Digital technology is changing the way we plan, build, maintain and use our social and economic infrastructure. Building Information Modelling (BIM) is already transforming the UK construction industry, using information management processes to gain efficiencies in the design and construction processes. Over the next decade this technology will combine with digital twins and the Internet of Things – sensors, advanced data analytics, data-driven manufacturing and the digital economy – enabling us to plan infrastructure more effectively, to build it at lower cost and to operate and maintain it for better performance over a longer lifespan.  

The Centre for Digital Built Britain (CDBB) was a partnership between the Department for Business, Energy & Industrial Strategy (BEIS) and the University of Cambridge, established by HM Government in the 2017 Autumn Budget as the home of the UK BIM and Digital Built Britain Programmes. It sought to deliver a smart digital economy for infrastructure and construction, and to transform the UK construction industry’s approach to the way we plan, build, maintain and use our social and economic infrastructure for the future.  

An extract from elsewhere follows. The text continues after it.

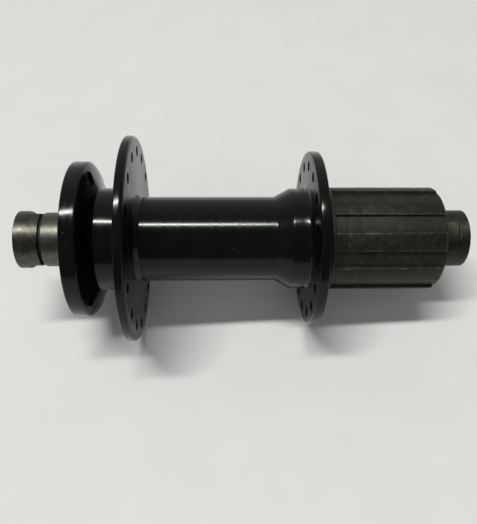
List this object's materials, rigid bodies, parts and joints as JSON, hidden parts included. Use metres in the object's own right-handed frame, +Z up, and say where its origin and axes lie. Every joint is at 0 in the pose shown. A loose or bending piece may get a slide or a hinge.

CDBB was a member of the Construction Innovation Hub, alongside the Building Research Establishment (BRE) and the Manufacturing Technology Centre (MTC), and we collaborated with other partners in the Transforming Construction Sector Deal. It was also home to a number of UK government programmes including the UK BIM Programme, National Digital Twin Programme and parts of the Global Infrastructure Programme. The National Digital Twin Programme (NDTP) was launched by HM Treasury in July 2018 to deliver key recommendations of the National Infrastructure Commission (2017) 'Data for the Public Good' report.

Our work toward a digital built Britain sought to digitise the entire life-cycle of our built assets finding innovative ways of delivering more capacity out of our existing social and economic infrastructure, dramatically improving the way these assets deliver social services to deliver improved capacity and better public services. Above all, we wanted to enable citizens to make better use of the infrastructure we already have.